Source data
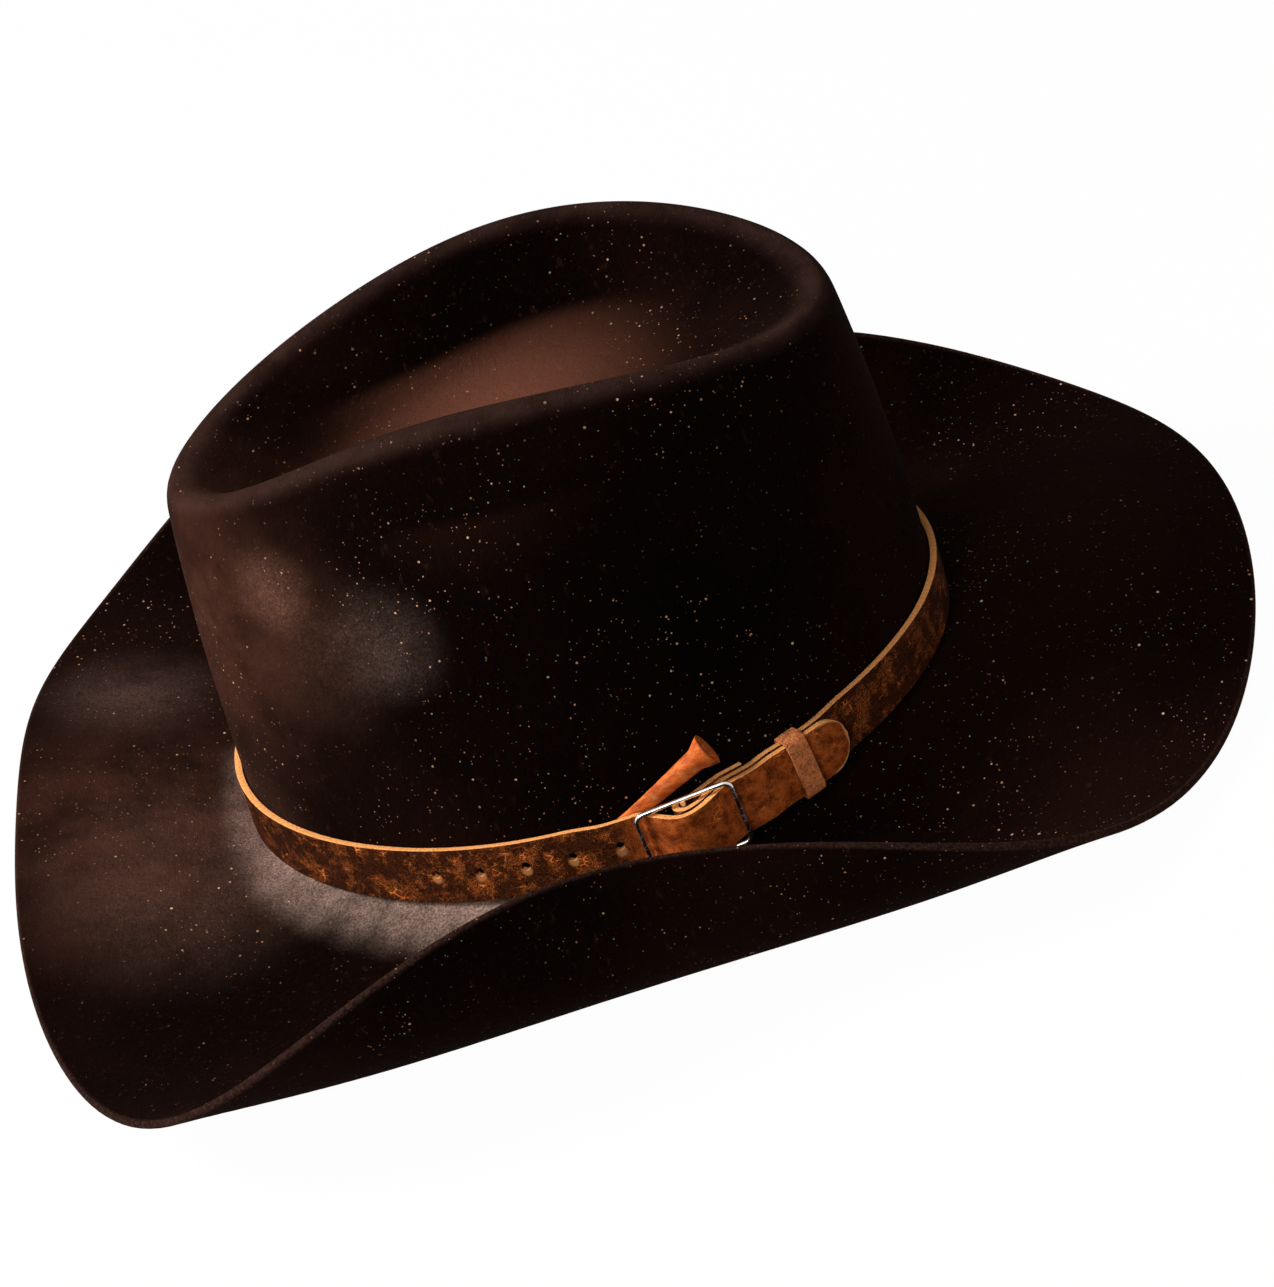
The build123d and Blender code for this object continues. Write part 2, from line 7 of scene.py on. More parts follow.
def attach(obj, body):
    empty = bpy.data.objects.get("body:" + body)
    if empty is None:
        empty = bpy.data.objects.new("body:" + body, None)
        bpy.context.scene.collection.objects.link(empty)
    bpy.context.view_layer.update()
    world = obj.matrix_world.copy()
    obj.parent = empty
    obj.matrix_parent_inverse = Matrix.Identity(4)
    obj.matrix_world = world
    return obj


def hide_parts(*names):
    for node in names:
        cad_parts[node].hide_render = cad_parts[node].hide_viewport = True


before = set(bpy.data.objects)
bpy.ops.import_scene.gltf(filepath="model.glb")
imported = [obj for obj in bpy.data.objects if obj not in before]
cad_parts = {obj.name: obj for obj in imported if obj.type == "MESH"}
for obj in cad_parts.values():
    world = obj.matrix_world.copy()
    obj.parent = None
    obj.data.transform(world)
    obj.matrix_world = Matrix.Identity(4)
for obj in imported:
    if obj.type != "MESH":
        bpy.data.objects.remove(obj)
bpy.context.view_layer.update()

MM = 0.001
for loaded in bpy.context.selected_objects:
    loaded.select_set(False)

# ---- the hat's own shape, in millimetres from the brim break ------------------------------------
FELT = 2.4
BASE_HALF_LENGTH = 107.0
BASE_HALF_WIDTH = 87.1
BASE_OVAL_POINT = 0.01
# Stations: back, back quarter, side, front quarter, front.
CREST_INSET = (4.7, 20.4, 40.5, 34.2, 19.2)
CREST_HEIGHT = (115.2, 129.1, 136.4, 127.4, 116.9)
CREST_WIDTH = 9.0
CREST_ROUND = 4.0
WALL_BULGE = 1.8
DISH_INSET = (42.0, 48.0, 65.0, 62.0, 50.0)
DISH_REACH = 6.0
DISH_HEIGHT = 105.5
DISH_RISE = 0.06
BRIM_WIDTH = (91.8, 94.8, 93.0, 109.2, 73.4)
BRIM_ROOT_SLOPE = (5.2, -31.1, -21.0, -9.0, 23.1)
BRIM_EDGE_SLOPE = (-20.0, 40.3, 131.8, 26.4, 13.5)
BRIM_ROLL_START = 0.09
BRIM_ROLL_SPAN = 0.98
BREAK_ROUND = 3.0

STRAP = 2.0
STRAP_WIDTH = 16.4
STRAP_FOOT = 2.1
STRAP_MIDDLE = STRAP_FOOT + STRAP_WIDTH / 2
STRAP_CLEAR = 0.6
LAYER_CLEAR = 0.6
BUCKLE_ANGLE = 283.0
BUCKLE_LENGTH = 28.4
WIRE_RADIUS = 0.75
BAR_RADIUS = 0.9
WIRE_CLEAR = 1.1
SIDE_CLEAR = 0.6
FOLD_CLEAR = 0.45
RETURN_LENGTH = 20.0
KEEPER_PLACE = 35.0
KEEPER_WIDTH = 6.5
KEEPER = 1.0
KEEPER_CLEAR = 0.45
KEEPER_TRAVEL = 2.5
TIP_PLACE = 51.0
TIP_RADIUS = 8.0
HOLE_RADIUS = 1.3
HOLE_PITCH = 14.0
HOLE_COUNT = 5
HOLE_FIRST = 20.4

PEG_PLACE = 11.5
PEG_OUT = 1.55
PEG_TUCK = 9.0
PEG_LENGTH = 35.0
PEG_CLEAR = 0.6
PEG_TAIL_WIDTH = 4.6
PEG_TAIL_DEPTH = 1.1
PEG_NECK_RADIUS = 3.3
PEG_HEAD_RADIUS = 5.2
PEG_HEAD_LENGTH = 4.5
PEG_LEAN = 66.0
PEG_TILT = 4.5


def around(angle, stations):
    """Smooth value at an angle, through values evenly spaced from the back to the front."""
    last = len(stations) - 1
    total = 0.0
    for wave in range(last + 1):
        share = 0.0
        for index, value in enumerate(stations):
            ends = 0.5 if index in (0, last) else 1.0
            share += ends * value * cos(wave * index * pi / last)
        ends = 0.5 if wave in (0, last) else 1.0
        total += ends * share * 2 / last * cos(wave * radians(angle))
    return total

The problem
Would you copy out each line exactly as written?

The completed task
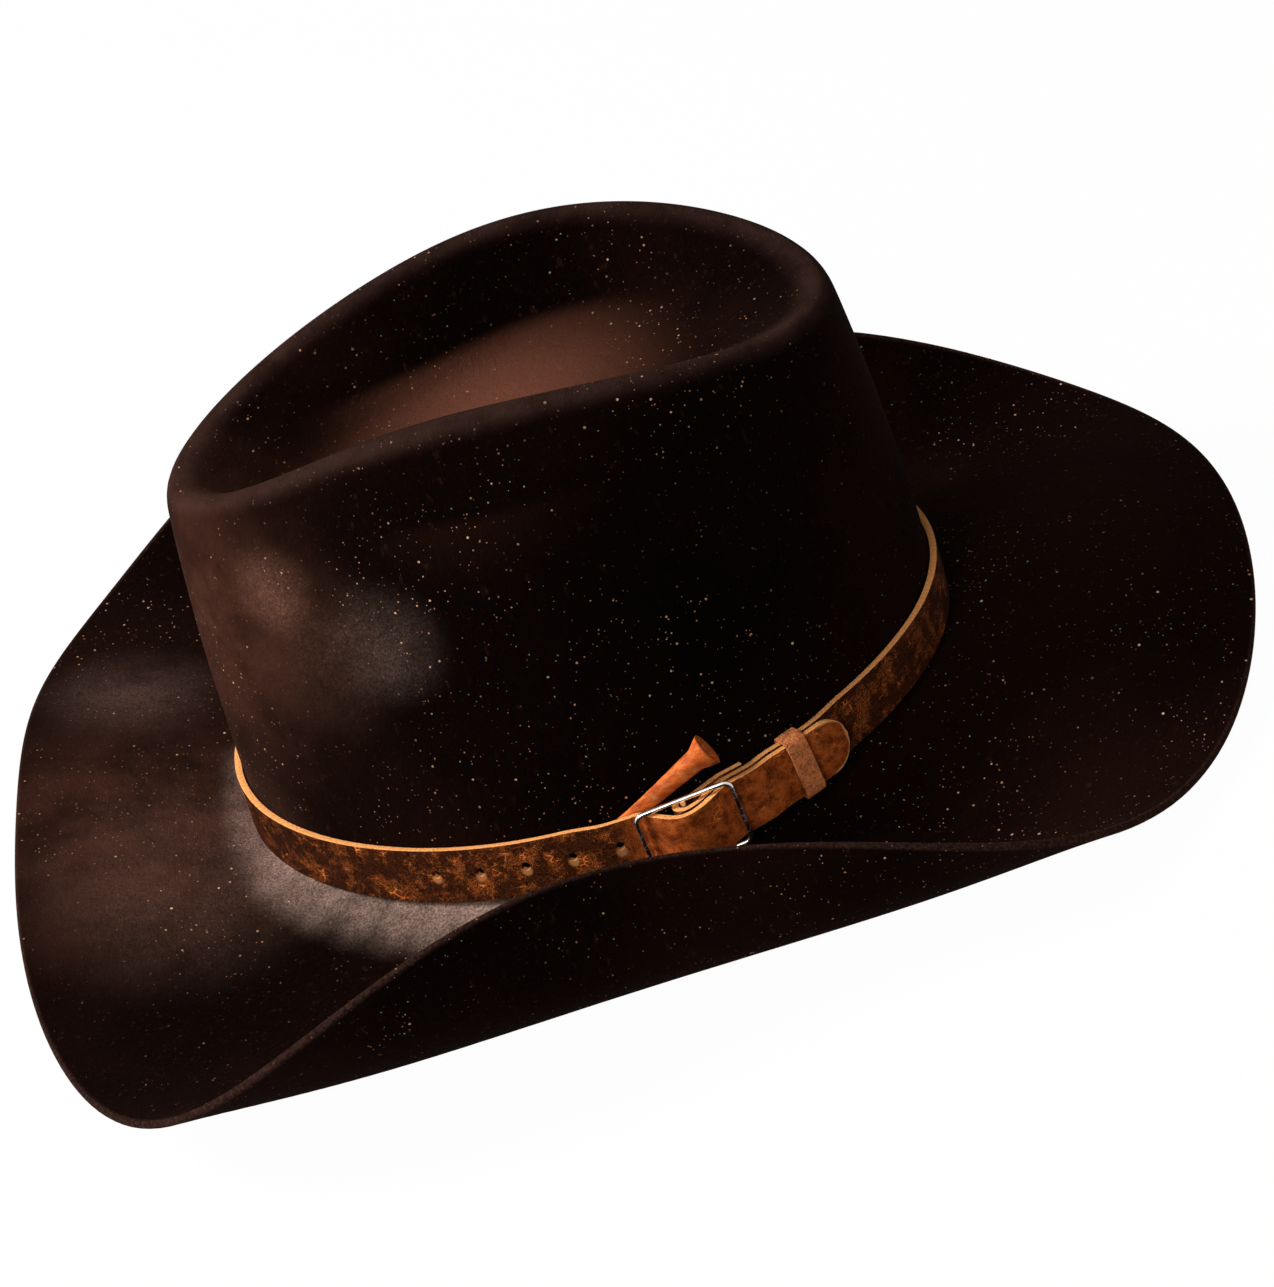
The build123d and Blender code for this object continues. Write part 2, from line 7 of scene.py on. More parts follow.
def attach(obj, body):
    empty = bpy.data.objects.get("body:" + body)
    if empty is None:
        empty = bpy.data.objects.new("body:" + body, None)
        bpy.context.scene.collection.objects.link(empty)
    bpy.context.view_layer.update()
    world = obj.matrix_world.copy()
    obj.parent = empty
    obj.matrix_parent_inverse = Matrix.Identity(4)
    obj.matrix_world = world
    return obj


def hide_parts(*names):
    for node in names:
        cad_parts[node].hide_render = cad_parts[node].hide_viewport = True


before = set(bpy.data.objects)
bpy.ops.import_scene.gltf(filepath="model.glb")
imported = [obj for obj in bpy.data.objects if obj not in before]
cad_parts = {obj.name: obj for obj in imported if obj.type == "MESH"}
for obj in cad_parts.values():
    world = obj.matrix_world.copy()
    obj.parent = None
    obj.data.transform(world)
    obj.matrix_world = Matrix.Identity(4)
for obj in imported:
    if obj.type != "MESH":
        bpy.data.objects.remove(obj)
bpy.context.view_layer.update()

MM = 0.001
for loaded in bpy.context.selected_objects:
    loaded.select_set(False)

# ---- the hat's own shape, in millimetres from the brim break ------------------------------------
FELT = 2.4
BASE_HALF_LENGTH = 107.0
BASE_HALF_WIDTH = 87.1
BASE_OVAL_POINT = 0.01
# Stations: back, back quarter, side, front quarter, front.
CREST_INSET = (4.7, 20.4, 40.5, 34.2, 19.2)
CREST_HEIGHT = (115.2, 129.1, 136.4, 127.4, 116.9)
CREST_WIDTH = 9.0
CREST_ROUND = 4.0
WALL_BULGE = 1.8
DISH_INSET = (42.0, 48.0, 65.0, 62.0, 50.0)
DISH_REACH = 6.0
DISH_HEIGHT = 105.5
DISH_RISE = 0.06
BRIM_WIDTH = (91.8, 94.8, 93.0, 109.2, 73.4)
BRIM_ROOT_SLOPE = (5.2, -31.1, -21.0, -9.0, 23.1)
BRIM_EDGE_SLOPE = (-20.0, 40.3, 131.8, 26.4, 13.5)
BRIM_ROLL_START = 0.09
BRIM_ROLL_SPAN = 0.98
BREAK_ROUND = 3.0

STRAP = 2.0
STRAP_WIDTH = 16.4
STRAP_FOOT = 2.1
STRAP_MIDDLE = STRAP_FOOT + STRAP_WIDTH / 2
STRAP_CLEAR = 0.6
LAYER_CLEAR = 0.6
BUCKLE_ANGLE = 283.0
BUCKLE_LENGTH = 28.4
WIRE_RADIUS = 0.75
BAR_RADIUS = 0.9
WIRE_CLEAR = 1.1
SIDE_CLEAR = 0.6
FOLD_CLEAR = 0.45
RETURN_LENGTH = 20.0
KEEPER_PLACE = 35.0
KEEPER_WIDTH = 6.5
KEEPER = 1.0
KEEPER_CLEAR = 0.45
KEEPER_TRAVEL = 2.5
TIP_PLACE = 51.0
TIP_RADIUS = 8.0
HOLE_RADIUS = 1.3
HOLE_PITCH = 14.0
HOLE_COUNT = 5
HOLE_FIRST = 20.4

PEG_PLACE = 11.5
PEG_OUT = 1.55
PEG_TUCK = 9.0
PEG_LENGTH = 35.0
PEG_CLEAR = 0.6
PEG_TAIL_WIDTH = 4.6
PEG_TAIL_DEPTH = 1.1
PEG_NECK_RADIUS = 3.3
PEG_HEAD_RADIUS = 5.2
PEG_HEAD_LENGTH = 4.5
PEG_LEAN = 66.0
PEG_TILT = 4.5


def around(angle, stations):
    """Smooth value at an angle, through values evenly spaced from the back to the front."""
    last = len(stations) - 1
    total = 0.0
    for wave in range(last + 1):
        share = 0.0
        for index, value in enumerate(stations):
            ends = 0.5 if index in (0, last) else 1.0
            share += ends * value * cos(wave * index * pi / last)
        ends = 0.5 if wave in (0, last) else 1.0
        total += ends * share * 2 / last * cos(wave * radians(angle))
    return total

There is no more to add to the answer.